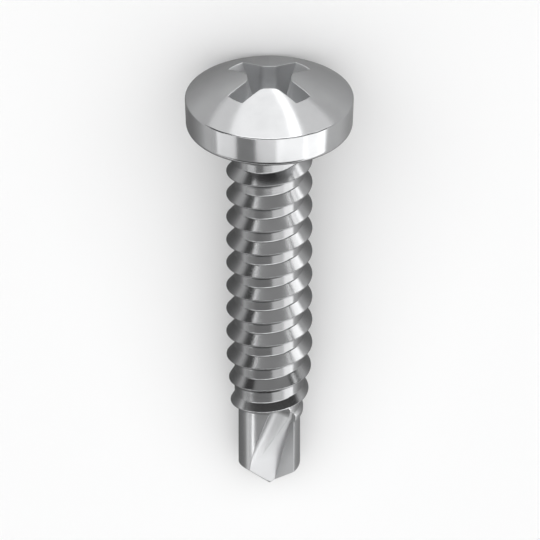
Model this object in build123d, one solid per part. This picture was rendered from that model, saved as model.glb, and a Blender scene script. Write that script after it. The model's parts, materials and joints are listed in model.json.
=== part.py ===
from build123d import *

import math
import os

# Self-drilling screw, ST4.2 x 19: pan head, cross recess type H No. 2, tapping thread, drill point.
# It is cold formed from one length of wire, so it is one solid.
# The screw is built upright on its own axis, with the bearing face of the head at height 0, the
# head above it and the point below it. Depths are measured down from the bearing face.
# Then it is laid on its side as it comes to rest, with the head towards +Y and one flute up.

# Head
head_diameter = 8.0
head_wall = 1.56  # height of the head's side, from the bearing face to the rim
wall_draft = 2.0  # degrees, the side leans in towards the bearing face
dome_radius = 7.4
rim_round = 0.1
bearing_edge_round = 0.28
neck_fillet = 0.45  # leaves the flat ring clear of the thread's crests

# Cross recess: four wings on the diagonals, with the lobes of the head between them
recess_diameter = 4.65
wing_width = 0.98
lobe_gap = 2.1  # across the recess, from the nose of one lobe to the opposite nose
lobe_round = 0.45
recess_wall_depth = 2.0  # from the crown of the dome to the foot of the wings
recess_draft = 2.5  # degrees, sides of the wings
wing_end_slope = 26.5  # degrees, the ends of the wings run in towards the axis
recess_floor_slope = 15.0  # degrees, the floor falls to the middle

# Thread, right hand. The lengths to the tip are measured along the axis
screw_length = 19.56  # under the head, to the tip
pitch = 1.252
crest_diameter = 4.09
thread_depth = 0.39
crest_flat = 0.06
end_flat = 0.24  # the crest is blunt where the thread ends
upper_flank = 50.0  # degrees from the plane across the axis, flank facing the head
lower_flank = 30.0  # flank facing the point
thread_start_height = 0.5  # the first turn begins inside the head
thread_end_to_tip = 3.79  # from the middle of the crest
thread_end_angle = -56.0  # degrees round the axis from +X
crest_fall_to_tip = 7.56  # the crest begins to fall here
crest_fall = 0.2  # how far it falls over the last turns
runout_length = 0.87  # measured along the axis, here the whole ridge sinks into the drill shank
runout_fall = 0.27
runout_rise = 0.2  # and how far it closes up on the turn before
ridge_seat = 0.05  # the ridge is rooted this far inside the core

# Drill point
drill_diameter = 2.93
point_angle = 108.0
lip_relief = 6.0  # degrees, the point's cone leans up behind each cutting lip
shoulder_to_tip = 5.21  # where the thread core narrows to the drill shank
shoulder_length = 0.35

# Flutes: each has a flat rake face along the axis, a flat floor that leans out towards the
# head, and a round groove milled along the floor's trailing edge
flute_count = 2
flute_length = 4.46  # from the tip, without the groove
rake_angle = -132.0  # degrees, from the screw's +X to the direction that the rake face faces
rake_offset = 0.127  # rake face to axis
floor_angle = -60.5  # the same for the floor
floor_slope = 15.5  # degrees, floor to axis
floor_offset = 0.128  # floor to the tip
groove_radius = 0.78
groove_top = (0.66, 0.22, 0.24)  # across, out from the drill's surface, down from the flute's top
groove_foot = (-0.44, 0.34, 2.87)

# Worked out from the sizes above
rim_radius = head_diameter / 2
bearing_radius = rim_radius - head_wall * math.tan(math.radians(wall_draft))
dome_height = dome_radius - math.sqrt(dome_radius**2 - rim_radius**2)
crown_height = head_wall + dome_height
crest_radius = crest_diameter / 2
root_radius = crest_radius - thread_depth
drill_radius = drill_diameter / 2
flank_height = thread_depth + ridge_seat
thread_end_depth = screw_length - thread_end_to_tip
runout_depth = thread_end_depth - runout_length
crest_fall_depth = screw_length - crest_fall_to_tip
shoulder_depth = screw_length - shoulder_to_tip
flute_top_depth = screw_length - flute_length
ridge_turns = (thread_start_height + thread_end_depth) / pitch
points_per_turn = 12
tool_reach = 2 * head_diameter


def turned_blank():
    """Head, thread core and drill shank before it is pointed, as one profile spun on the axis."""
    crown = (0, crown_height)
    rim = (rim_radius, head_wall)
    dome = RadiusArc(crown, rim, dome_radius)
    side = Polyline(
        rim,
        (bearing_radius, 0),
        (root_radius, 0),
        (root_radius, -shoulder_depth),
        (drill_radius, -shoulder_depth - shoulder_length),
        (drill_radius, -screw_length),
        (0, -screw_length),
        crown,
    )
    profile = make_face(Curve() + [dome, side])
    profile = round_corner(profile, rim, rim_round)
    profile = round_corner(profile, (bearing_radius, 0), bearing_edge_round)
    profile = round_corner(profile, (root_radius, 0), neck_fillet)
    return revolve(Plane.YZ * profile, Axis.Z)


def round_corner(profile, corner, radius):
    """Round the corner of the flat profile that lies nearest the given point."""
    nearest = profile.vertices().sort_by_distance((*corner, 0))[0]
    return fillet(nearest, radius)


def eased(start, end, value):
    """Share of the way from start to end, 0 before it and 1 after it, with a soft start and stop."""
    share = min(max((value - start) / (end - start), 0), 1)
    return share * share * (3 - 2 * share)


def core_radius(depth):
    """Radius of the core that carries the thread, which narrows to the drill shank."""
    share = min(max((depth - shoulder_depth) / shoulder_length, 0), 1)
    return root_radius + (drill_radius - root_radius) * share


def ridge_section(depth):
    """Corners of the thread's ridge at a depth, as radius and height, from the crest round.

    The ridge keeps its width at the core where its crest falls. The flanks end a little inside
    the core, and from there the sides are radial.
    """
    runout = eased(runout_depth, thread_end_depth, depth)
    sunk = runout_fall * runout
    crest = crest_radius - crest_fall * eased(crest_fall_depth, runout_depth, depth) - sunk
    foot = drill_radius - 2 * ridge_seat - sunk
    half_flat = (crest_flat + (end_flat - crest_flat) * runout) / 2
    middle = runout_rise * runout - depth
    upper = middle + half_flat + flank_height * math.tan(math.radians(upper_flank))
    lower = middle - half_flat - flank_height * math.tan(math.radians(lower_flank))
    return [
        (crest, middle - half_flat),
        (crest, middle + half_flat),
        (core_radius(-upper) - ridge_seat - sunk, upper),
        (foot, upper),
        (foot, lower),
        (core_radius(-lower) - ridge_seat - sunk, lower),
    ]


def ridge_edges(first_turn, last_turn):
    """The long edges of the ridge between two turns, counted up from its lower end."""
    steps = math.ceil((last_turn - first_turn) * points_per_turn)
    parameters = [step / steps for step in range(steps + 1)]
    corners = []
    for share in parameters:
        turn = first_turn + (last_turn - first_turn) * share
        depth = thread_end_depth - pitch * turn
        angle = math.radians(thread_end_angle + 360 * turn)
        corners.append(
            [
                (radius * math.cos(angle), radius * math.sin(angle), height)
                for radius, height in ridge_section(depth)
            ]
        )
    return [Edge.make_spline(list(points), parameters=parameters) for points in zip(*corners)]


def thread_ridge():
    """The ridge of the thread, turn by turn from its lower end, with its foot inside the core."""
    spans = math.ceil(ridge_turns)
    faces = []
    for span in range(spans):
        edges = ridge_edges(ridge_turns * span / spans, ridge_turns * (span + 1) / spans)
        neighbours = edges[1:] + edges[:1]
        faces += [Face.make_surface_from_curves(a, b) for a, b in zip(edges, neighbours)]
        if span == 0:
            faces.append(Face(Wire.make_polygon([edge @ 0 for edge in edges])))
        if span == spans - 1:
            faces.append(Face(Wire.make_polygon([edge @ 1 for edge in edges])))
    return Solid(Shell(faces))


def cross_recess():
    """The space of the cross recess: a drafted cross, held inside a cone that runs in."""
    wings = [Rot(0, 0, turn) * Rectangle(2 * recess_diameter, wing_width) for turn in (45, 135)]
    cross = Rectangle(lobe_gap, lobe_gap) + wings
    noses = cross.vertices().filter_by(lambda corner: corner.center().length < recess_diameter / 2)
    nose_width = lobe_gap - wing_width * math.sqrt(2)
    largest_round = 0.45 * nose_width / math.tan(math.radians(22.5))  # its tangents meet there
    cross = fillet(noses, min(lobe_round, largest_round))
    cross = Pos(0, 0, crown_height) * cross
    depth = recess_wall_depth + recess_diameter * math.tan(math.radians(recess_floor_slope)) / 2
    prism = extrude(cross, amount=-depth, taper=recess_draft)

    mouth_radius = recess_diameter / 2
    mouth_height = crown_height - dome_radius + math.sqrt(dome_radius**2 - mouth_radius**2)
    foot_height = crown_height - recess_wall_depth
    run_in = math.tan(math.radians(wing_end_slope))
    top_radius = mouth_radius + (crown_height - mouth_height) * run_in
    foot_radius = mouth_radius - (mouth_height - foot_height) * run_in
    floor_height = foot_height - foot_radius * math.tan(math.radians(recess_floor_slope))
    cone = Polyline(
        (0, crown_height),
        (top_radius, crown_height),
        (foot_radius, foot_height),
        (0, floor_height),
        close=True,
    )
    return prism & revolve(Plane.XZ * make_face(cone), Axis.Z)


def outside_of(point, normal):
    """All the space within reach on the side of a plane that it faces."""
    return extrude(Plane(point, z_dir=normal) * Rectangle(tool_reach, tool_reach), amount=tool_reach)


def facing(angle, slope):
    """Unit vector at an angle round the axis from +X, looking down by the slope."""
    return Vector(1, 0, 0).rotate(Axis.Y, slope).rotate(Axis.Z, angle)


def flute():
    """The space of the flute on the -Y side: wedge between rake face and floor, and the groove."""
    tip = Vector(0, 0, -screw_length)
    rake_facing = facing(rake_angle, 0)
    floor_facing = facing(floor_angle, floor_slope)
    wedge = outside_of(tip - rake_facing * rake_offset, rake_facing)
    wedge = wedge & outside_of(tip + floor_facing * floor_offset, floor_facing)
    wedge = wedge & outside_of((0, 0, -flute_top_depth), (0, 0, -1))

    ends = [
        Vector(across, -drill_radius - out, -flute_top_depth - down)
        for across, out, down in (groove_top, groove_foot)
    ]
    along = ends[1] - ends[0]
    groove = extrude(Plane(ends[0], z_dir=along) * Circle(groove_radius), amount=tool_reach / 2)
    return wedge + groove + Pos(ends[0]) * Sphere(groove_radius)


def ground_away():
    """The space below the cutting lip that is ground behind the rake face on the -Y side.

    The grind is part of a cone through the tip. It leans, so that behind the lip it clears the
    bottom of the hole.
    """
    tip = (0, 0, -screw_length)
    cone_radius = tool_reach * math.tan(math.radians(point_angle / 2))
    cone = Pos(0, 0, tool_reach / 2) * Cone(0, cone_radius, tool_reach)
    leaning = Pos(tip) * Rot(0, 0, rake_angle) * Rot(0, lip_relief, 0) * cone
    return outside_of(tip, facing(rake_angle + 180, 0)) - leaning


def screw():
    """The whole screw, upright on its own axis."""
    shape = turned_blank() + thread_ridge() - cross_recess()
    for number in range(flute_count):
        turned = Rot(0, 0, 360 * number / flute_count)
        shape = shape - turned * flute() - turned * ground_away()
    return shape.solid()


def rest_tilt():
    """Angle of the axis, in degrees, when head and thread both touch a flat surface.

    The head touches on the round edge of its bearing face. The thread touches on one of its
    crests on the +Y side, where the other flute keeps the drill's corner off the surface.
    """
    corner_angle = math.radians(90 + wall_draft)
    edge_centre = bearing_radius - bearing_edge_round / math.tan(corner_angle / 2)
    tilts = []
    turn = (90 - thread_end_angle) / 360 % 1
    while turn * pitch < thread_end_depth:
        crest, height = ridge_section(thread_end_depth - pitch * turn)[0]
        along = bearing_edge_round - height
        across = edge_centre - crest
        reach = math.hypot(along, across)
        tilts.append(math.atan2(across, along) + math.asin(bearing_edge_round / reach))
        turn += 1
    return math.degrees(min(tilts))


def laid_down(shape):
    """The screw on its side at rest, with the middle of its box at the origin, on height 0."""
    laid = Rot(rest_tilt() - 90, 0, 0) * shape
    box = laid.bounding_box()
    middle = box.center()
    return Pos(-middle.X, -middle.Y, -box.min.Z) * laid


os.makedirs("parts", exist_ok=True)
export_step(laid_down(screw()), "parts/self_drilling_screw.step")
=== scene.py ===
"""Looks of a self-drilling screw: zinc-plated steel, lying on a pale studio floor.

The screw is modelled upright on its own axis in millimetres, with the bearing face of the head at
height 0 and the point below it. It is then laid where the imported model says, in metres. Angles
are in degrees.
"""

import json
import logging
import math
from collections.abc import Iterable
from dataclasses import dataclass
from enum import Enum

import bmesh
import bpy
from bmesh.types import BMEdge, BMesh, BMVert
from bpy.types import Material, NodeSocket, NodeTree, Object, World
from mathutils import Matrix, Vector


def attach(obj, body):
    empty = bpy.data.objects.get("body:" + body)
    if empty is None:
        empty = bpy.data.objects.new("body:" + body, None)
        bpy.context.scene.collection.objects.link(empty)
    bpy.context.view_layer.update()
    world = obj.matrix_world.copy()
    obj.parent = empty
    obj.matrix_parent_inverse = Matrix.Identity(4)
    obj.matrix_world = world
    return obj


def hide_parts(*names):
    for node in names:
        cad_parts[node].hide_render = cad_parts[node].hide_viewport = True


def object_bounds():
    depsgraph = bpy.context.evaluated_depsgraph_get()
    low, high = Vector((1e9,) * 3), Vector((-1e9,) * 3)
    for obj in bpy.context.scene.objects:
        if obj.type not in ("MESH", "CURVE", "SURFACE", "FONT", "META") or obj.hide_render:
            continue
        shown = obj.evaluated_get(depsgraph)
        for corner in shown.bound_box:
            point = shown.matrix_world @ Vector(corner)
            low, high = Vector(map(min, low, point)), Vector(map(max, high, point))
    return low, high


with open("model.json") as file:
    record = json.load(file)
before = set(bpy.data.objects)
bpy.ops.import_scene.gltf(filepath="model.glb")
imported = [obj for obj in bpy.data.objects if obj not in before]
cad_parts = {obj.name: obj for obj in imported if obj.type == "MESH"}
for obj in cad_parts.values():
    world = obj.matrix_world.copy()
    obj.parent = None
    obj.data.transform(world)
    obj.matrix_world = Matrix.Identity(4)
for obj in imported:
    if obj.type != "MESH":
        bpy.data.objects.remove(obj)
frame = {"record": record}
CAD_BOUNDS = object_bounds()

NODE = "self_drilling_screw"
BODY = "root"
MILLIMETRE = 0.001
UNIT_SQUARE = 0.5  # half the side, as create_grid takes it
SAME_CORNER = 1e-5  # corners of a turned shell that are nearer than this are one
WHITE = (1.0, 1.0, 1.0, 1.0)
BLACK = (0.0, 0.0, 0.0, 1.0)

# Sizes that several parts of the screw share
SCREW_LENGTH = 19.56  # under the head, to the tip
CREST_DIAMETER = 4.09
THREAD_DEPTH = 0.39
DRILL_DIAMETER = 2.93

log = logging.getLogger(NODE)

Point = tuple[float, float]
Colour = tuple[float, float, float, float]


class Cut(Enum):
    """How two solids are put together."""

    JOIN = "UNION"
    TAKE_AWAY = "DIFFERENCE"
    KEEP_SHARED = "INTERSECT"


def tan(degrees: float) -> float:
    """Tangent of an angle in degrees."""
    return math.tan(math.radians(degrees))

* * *

- EXERCISE INSTRUCTIONS -
Everything from the line with "middle = box.center()" through the line with "obj.matrix_parent_inverse = Matrix.Identity(4)", both ends included, should be repeated exactly; nothing else should appear.

- SOLVED EXERCISE -
    middle = box.center()
    return Pos(-middle.X, -middle.Y, -box.min.Z) * laid


os.makedirs("parts", exist_ok=True)
export_step(laid_down(screw()), "parts/self_drilling_screw.step")
=== scene.py ===
"""Looks of a self-drilling screw: zinc-plated steel, lying on a pale studio floor.

The screw is modelled upright on its own axis in millimetres, with the bearing face of the head at
height 0 and the point below it. It is then laid where the imported model says, in metres. Angles
are in degrees.
"""

import json
import logging
import math
from collections.abc import Iterable
from dataclasses import dataclass
from enum import Enum

import bmesh
import bpy
from bmesh.types import BMEdge, BMesh, BMVert
from bpy.types import Material, NodeSocket, NodeTree, Object, World
from mathutils import Matrix, Vector


def attach(obj, body):
    empty = bpy.data.objects.get("body:" + body)
    if empty is None:
        empty = bpy.data.objects.new("body:" + body, None)
        bpy.context.scene.collection.objects.link(empty)
    bpy.context.view_layer.update()
    world = obj.matrix_world.copy()
    obj.parent = empty
    obj.matrix_parent_inverse = Matrix.Identity(4)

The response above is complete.